Given task:
Give the data a second time, exactly and in full.

Material:

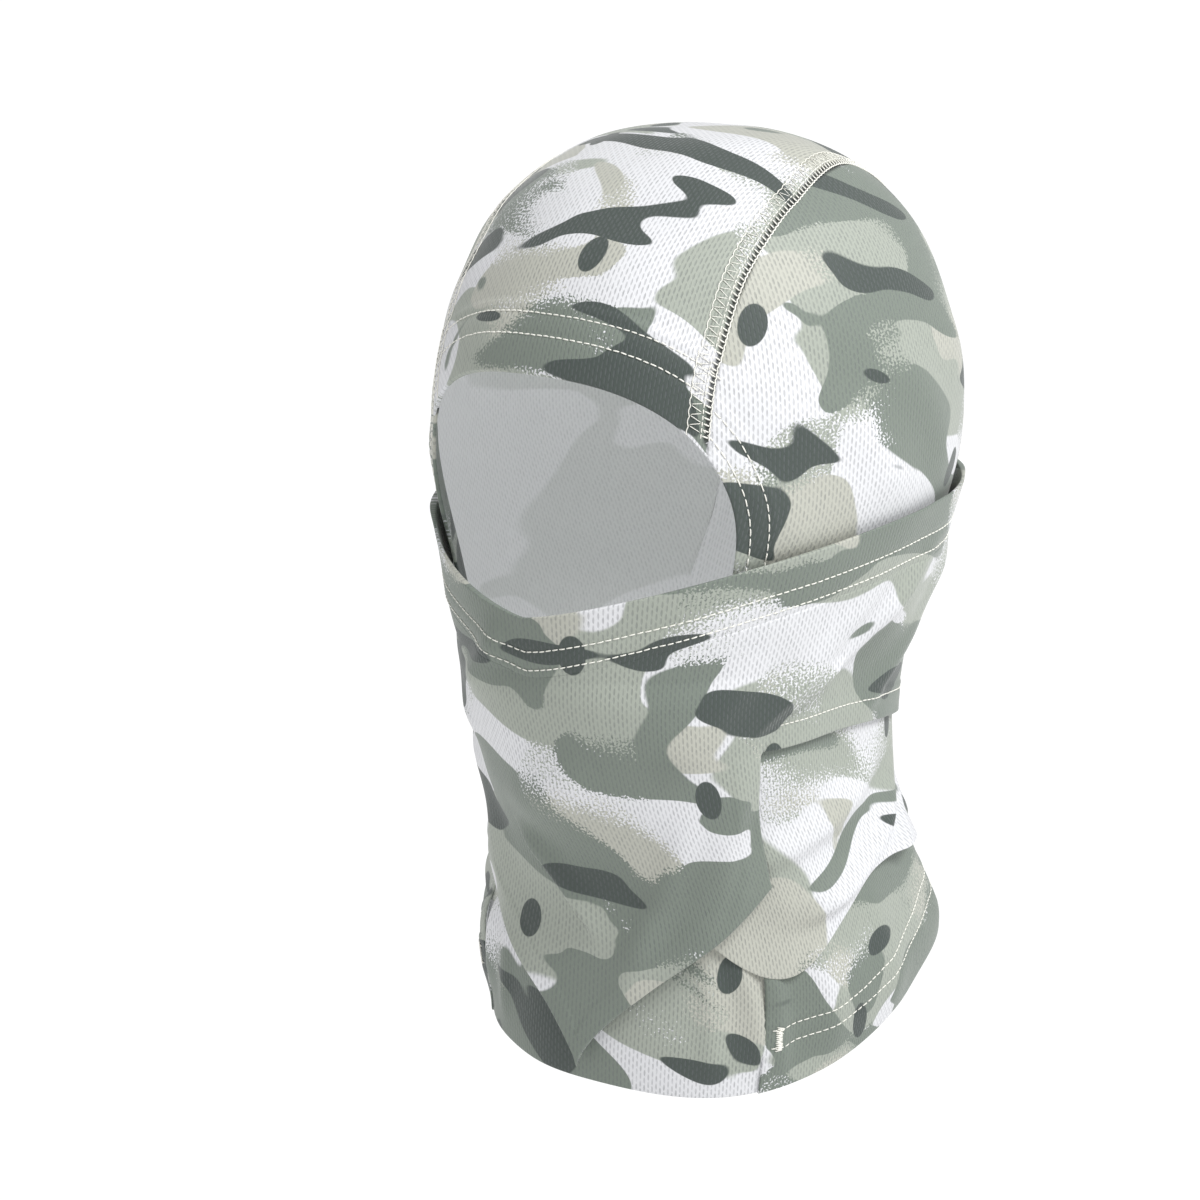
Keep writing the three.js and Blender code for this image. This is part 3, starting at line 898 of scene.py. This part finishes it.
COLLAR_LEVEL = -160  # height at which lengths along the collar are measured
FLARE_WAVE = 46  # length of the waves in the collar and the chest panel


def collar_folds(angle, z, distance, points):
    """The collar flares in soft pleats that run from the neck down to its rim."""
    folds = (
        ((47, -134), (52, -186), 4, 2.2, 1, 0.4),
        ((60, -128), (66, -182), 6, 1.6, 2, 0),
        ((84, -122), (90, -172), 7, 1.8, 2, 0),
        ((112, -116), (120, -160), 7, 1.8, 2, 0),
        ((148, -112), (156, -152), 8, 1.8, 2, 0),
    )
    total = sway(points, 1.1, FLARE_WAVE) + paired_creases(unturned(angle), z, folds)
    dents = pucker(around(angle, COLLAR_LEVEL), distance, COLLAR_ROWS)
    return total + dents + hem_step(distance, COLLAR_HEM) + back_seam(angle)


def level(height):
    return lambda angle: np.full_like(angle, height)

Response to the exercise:
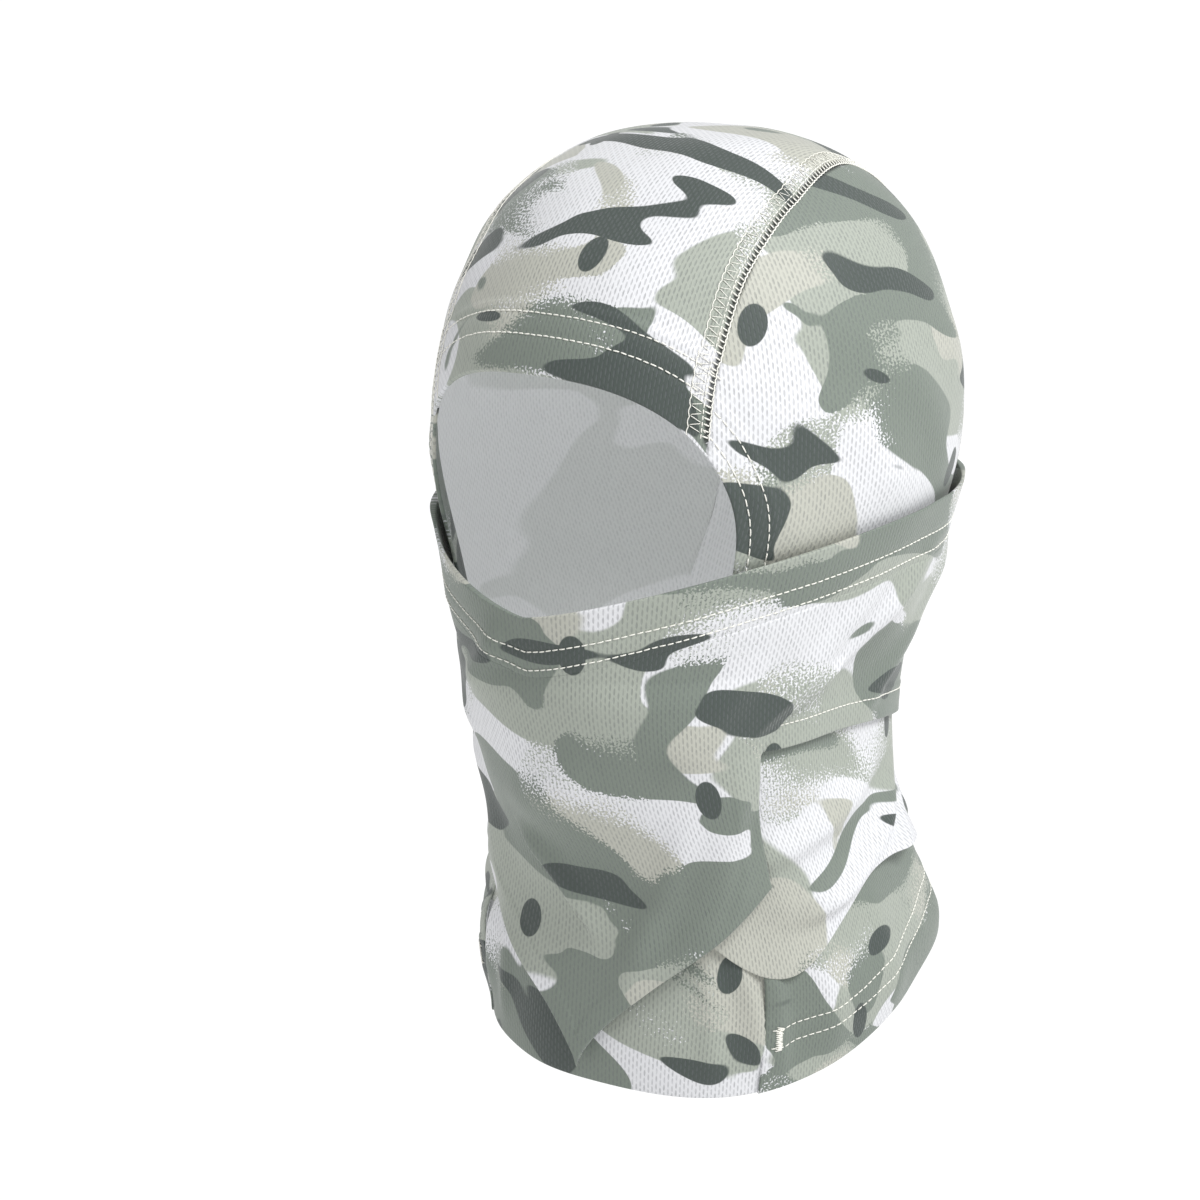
Keep writing the three.js and Blender code for this image. This is part 3, starting at line 898 of scene.py. This part finishes it.
COLLAR_LEVEL = -160  # height at which lengths along the collar are measured
FLARE_WAVE = 46  # length of the waves in the collar and the chest panel


def collar_folds(angle, z, distance, points):
    """The collar flares in soft pleats that run from the neck down to its rim."""
    folds = (
        ((47, -134), (52, -186), 4, 2.2, 1, 0.4),
        ((60, -128), (66, -182), 6, 1.6, 2, 0),
        ((84, -122), (90, -172), 7, 1.8, 2, 0),
        ((112, -116), (120, -160), 7, 1.8, 2, 0),
        ((148, -112), (156, -152), 8, 1.8, 2, 0),
    )
    total = sway(points, 1.1, FLARE_WAVE) + paired_creases(unturned(angle), z, folds)
    dents = pucker(around(angle, COLLAR_LEVEL), distance, COLLAR_ROWS)
    return total + dents + hem_step(distance, COLLAR_HEM) + back_seam(angle)


def level(height):
    return lambda angle: np.full_like(angle, height)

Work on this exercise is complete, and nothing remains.